Envoyé à Nice en 1933, ses performances sont au plus bas. Après une courte pige à Bordeaux, il arrête sa carrière en 1935.

Débute alors la deuxième vie d’Alexandre Villaplane.

Incarcéré à plusieurs reprises pour des paris truqués lors de courses de chevaux ou pour des affaires de grand banditisme, il réapparait en 1940 à Paris où il s’adonne au racket de juifs et au marché noir. Après un nouveau séjour de quelques semaines en prison pour recel, il rejoint Henri Lafont et Pierre Bonny dans la « Carlingue », la gestapo française. L’unité est installée au 93 rue Lauriston en plein 16e arrondissement, à quelques pas du Trocadéro.

Il est chargé de mater la résistance dans le Périgord au sein d’une brigade créée pour l’occasion, la BNA, Brigade Nord Africaine, composée d’immigrés maghrébins de France.

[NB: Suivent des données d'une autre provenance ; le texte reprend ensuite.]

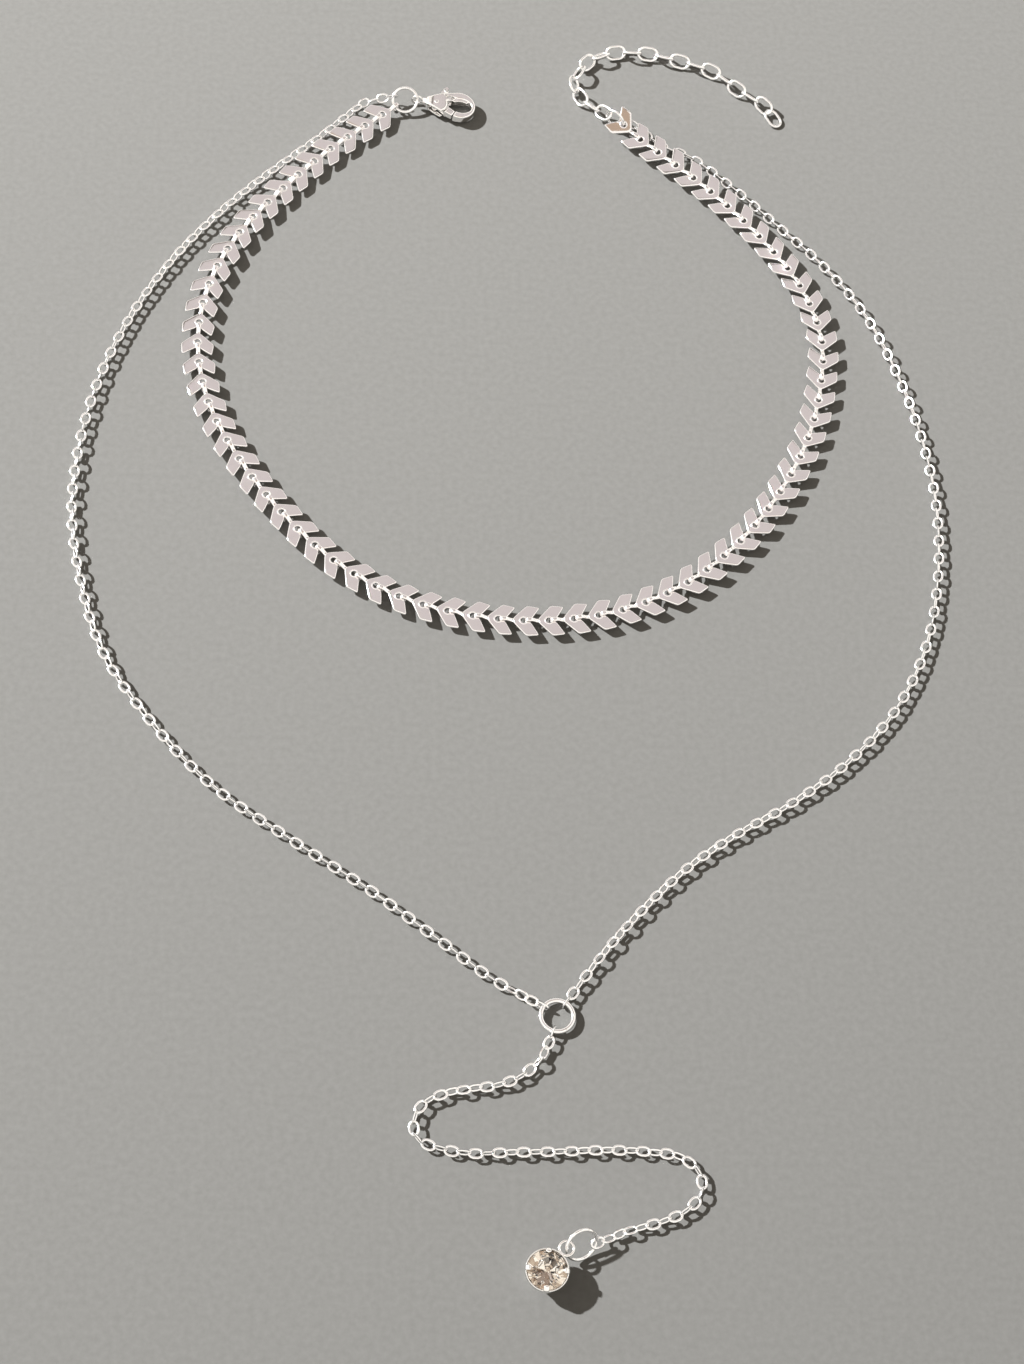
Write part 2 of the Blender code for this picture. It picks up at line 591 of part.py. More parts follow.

Villaplane est promu chef de cette brigade par les SS.


Le 11 juin 1944, Villaplane participe au massacre de Mussidan en Dordogne. La Gestapo et la Brigade Nord-Africaine fusillent 52 personnes et déportent 115 habitants en représailles à une attaque d’un train allemand en gare de Mussidan.

En ces mois de 1944, Villaplane et sa bande pillent, volent, violent et assassinent des centaines de personnes dans le Périgord.

Dicté par son obsession de l’argent, l’ancien capitaine de l’équipe de France se transforme en monstre tortionnaire pour arracher quelques bijoux et billets.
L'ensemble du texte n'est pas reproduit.